Corporate Governance
   The 1990s was a time of high expectation. Russia was a big player in emerging markets and investors came to the country in droves. The August 1998 financial crisis was a wake-up call not only for the Russian Government, but also for international investors, who now realized that the speculative environment had come to a severe halt. Concern for corporate governance, specifically transparency and disclosure, replaced speculation as has been reflected in highly publicized violations of corporate governance in Russia, which directly resulted in a largely negative view of the Russian investment climate held by major investors. Having admitted that, Russia in early 2000s has been undertaking visible steps towards establishment of developed model of corporate law in general, and western standards of corporate governance in particular.

   Add to this the confusion of the Russian accounting system, which was originally designed to provide information to government officials for a centrally planned economy, not to provide useful information to business managers for day-to-day operational decisions. Therefore, many potential investors, not familiar with the standards, were not able to clearly gauge a company’s performance. Understanding the key importance of the issue, Russia is planned to introduce new accounting standards based on internationally accepted principles. The turn is expected as early as beginning of 2004.

   Recognition of the corporate governance importance was coming slowly to the Russian companies and only recently "corporate governance" stopped being just a foreign word. The companies have appreciated the corporate governance importance to a company’s value and its attraction for strategic and financial investors. However good corporate behavior is still to come, each day newspapers bring new stories of shareholder rights violations, including denial of the right to participate in shareholders' meetings, dilution of capital, non-compliance with information disclosure requirements, stripping off assets to "friendly" companies, transfer pricing, unlawful transactions with related parties, and fictitious bankruptcy with subsequent buy-out of disposed assets.

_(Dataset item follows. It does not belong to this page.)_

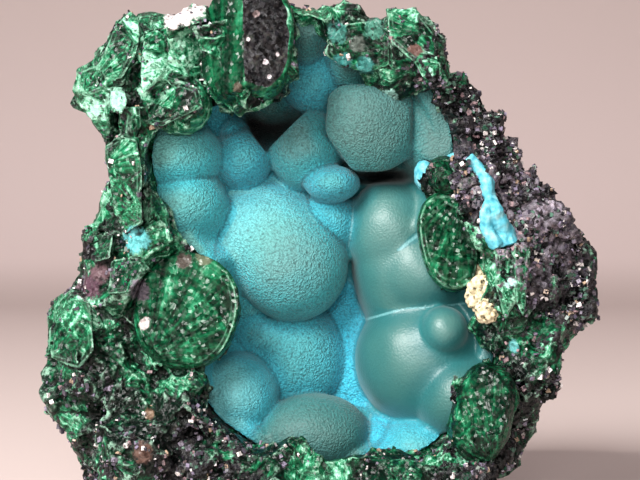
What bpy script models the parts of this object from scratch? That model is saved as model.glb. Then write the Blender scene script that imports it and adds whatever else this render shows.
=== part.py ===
"""Chrysocolla specimen: a fist-sized lump of dark copper-ore matrix, standing on a flat trimmed base.

Its front is open to a hollow. Broken malachite stands round the mouth, and a crust of
chrysocolla lines the inside with overlapping round lobes, like a bunch of grapes.

The lump is one natural solid, host_rock. The crust that grew in its hollow is the second,
chrysocolla_lining. Places and sizes below are in millimetres: X to the right, Y away from
the viewer, Z up from the base. MM turns them into Blender's metres.
"""
import math

import bmesh
import bpy
import numpy as np
from mathutils import Euler, Matrix, Vector, noise

MM = 0.001

# ---- Driving dimensions, in millimetres ------------------------------------------------------

# The lump is modelled with the mouth of the hollow near Y = 0, then moved so that the
# middle of its box stands over the origin.
MIDDLE_OF_BOX = (0.04, 14.11)

# Half of the outline seen from the front, from the base up: (X, Z) on the left, then the right.
LEFT_OUTLINE = (
    (-33.0, 0.0), (-36.0, 7.0), (-39.0, 13.0), (-41.0, 19.0), (-41.0, 27.0), (-39.3, 32.5),
    (-35.8, 38.5), (-32.6, 43.5), (-31.4, 49.5), (-32.4, 56.0), (-34.2, 61.5), (-32.0, 67.5),
    (-27.5, 72.0), (-21.0, 74.6), (-11.0, 75.6),
)
RIGHT_OUTLINE = (
    (25.0, 0.0), (29.5, 6.5), (33.5, 13.0), (35.5, 19.0), (38.0, 25.0), (41.4, 29.5),
    (41.8, 33.5), (39.4, 40.0), (35.8, 46.0), (31.0, 50.6), (28.0, 55.6), (24.0, 61.0),
    (19.0, 66.0), (16.0, 71.6), (4.0, 75.6),
)
BELOW_BASE = 7.0  # how far the lump is carried down before its base is cut flat
OUTLINE_CENTRE = (0.5, 36.0)

# The outline shrinks towards the front and the back: (Y, share of the outline's size).
DEPTH_RINGS = (
    (-2.0, 0.72), (-0.5, 0.90), (4.0, 0.975), (11.0, 1.0), (20.0, 0.98),
    (28.0, 0.92), (34.0, 0.80), (38.0, 0.55),
)
CORNER_WANDER = 1.6  # each ring's corners stray by up to this

# Flat faces where the lump broke from its vein: (outward direction, distance from LUMP_CENTRE).
LUMP_CENTRE = (0.0, 17.0, 37.0)
BREAKS = (
    ((0.10, 1.00, 0.16), 18.5), ((-0.60, 0.74, 0.30), 27.5), ((0.66, 0.70, 0.26), 30.0),
    ((0.12, 0.78, 0.62), 29.5), ((-0.30, 0.84, -0.45), 26.5), ((0.42, 0.80, -0.42), 28.5),
    ((-0.90, 0.40, 0.18), 35.5), ((0.88, 0.36, -0.34), 35.5), ((0.72, 0.34, 0.60), 36.5),
)

VOXEL = 1.5  # the lump is remeshed this fine before it is roughened
SWELL = 1.5  # height of the broad swells of the rock
SWELL_SIZE = 17.0
LEDGE = 1.7  # height by which broken facets stand up or lie back
LEDGE_SIZE = 10.0
LEDGE_BEVEL = 0.22  # width of the steps between facets, as a share of their size
ROCK_TRIANGLES = 2150  # of the lump before its hollow is cut

# The hollow is two overlapping ellipsoids: (centre, half-axes).
HOLLOW = (
    ((-2.5, 0.0, 52.5), (23.5, 24.0, 22.0)),
    ((3.0, 0.0, 27.0), (25.0, 24.0, 21.5)),
)
HOLLOW_SEGMENTS = 22
GAP = 0.35  # clearance that keeps the crust's solid from overlapping the rock's
CRUST = 1.0  # thickness of the lining at the sides of the hollow, between its lobes
CRUST_BACK = 3.6  # the free space sits this much further forward, so the back is thicker
CRUST_FRONT = 4.5  # the lining stops this far behind the plane of the mouth

# The round lobes of the lining: (name, centre, half-axes).
LOBES = (
    ("heart", (-4.5, 13.5, 36.7), (8.5, 9.0, 8.5)),
    ("crown", (-9.4, 23.5, 41.8), (13.6, 13.0, 11.2)),
    ("crown_shoulder", (1.4, 17.5, 43.0), (6.0, 9.0, 5.6)),
    ("left_apron", (-19.0, 22.0, 38.0), (8.0, 9.6, 10.5)),
    ("drop", (-12.6, 15.0, 54.0), (4.7, 6.6, 5.8)),
    ("drop_tip", (-14.2, 16.8, 57.9), (2.6, 4.6, 3.2)),
    ("left_upper", (-22.6, 11.6, 53.4), (7.3, 7.8, 6.0)),
    ("left_lower", (-21.4, 11.8, 46.6), (6.4, 7.4, 5.5)),
    ("left_back", (-20.0, 16.5, 50.0), (6.4, 7.6, 7.4)),
    ("left_roof", (-18.6, 17.5, 60.4), (5.4, 6.2, 4.8)),
    ("roof_shade", (-7.7, 20.5, 63.2), (6.4, 7.4, 5.8)),
    ("roof_front", (-2.0, 11.5, 72.0), (3.4, 7.0, 4.8)),
    ("roof_middle", (-0.6, 14.8, 66.0), (5.8, 7.2, 6.0)),
    ("roof_right", (5.0, 13.5, 68.6), (5.4, 7.4, 6.2)),
    ("brow", (7.8, 11.5, 57.8), (8.2, 9.2, 8.0)),
    ("brow_left", (-2.2, 14.0, 54.8), (6.0, 8.0, 6.6)),
    ("brow_bead", (1.9, 9.6, 49.2), (4.4, 5.4, 2.9)),
    ("brow_right", (18.2, 11.5, 57.4), (6.2, 8.6, 8.4)),
    ("pillar_top", (11.6, 14.5, 42.4), (7.4, 8.6, 7.8)),
    ("pillar_middle", (14.4, 14.5, 34.6), (9.4, 10.0, 8.4)),
    ("pillar_bottom", (16.3, 14.0, 21.8), (10.8, 11.3, 10.8)),
    ("pearl", (19.2, 5.6, 27.1), (3.5, 4.2, 3.6)),
    ("hip", (21.6, 9.6, 16.6), (7.2, 8.4, 6.8)),
    ("valley", (6.6, 22.5, 19.0), (8.4, 8.6, 17.0)),
    ("floor_dome", (-4.4, 20.5, 21.4), (9.9, 10.4, 9.6)),
    ("floor_front", (-1.0, 10.4, 10.4), (8.8, 8.6, 6.3)),
    ("floor_left", (-12.7, 9.4, 16.4), (5.8, 8.6, 6.8)),
    ("floor_right", (15.2, 11.2, 8.4), (6.8, 8.8, 4.6)),
    ("floor_bead", (9.4, 12.4, 9.2), (3.8, 5.6, 3.4)),
)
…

   Russian corporate governance can be improved by focusing on ensuring fairness, transparency, accountability, and responsibility. Disclosure and transparency has been implemented in a number of Russian companies, although the challenges may seem daunting: the different systems of accounting, punitive tax system and complex and often non-transparent ownership structures are still compounded by negative attitudes towards transparency.

   However, shareholders and management are more aware of the relationship between good corporate governance and increased investment into the company. Many managers are realizing that to maximize their market value and continue to attract critical financial capital Russian enterprises must focus on the issues of corporate governance and transparency. Furthermore, Russia’s leadership is focused on the absolute need for reforms. For the first time in the history of Russia, a parliamentary committee for the protection of investor rights has been established. The State Duma and the Government have stepped up their efforts to enhance the corporate legislation. The two major acts aimed to regulate the corporate governance finally were adopted, namely:

  • Significant amendments were introduced into the Law On Joint Stock Companies. Such novelties as appearance of fractional shares, new reorganization rules, provisions on interested parties’ transactions, etc. were enacted to ensure the further improvement of shareholders’ rights and interests.
  • Secondly, with participation of the Federal Commission on Securities Market, the Code of Corporate Governance was adopted. At this stage, the Code, being the recommendation, does not yet have the force of law. However, there exist clear indications that the role of the Code will be increased further up to normative act. The substance of the Code had been developed on the expertise of European models and provides for western standards of corporate governance. Not a surprise, that several major Russian companies have passed already their internal codes with the clear purpose of improving investment attractiveness and effectiveness of corporate governance.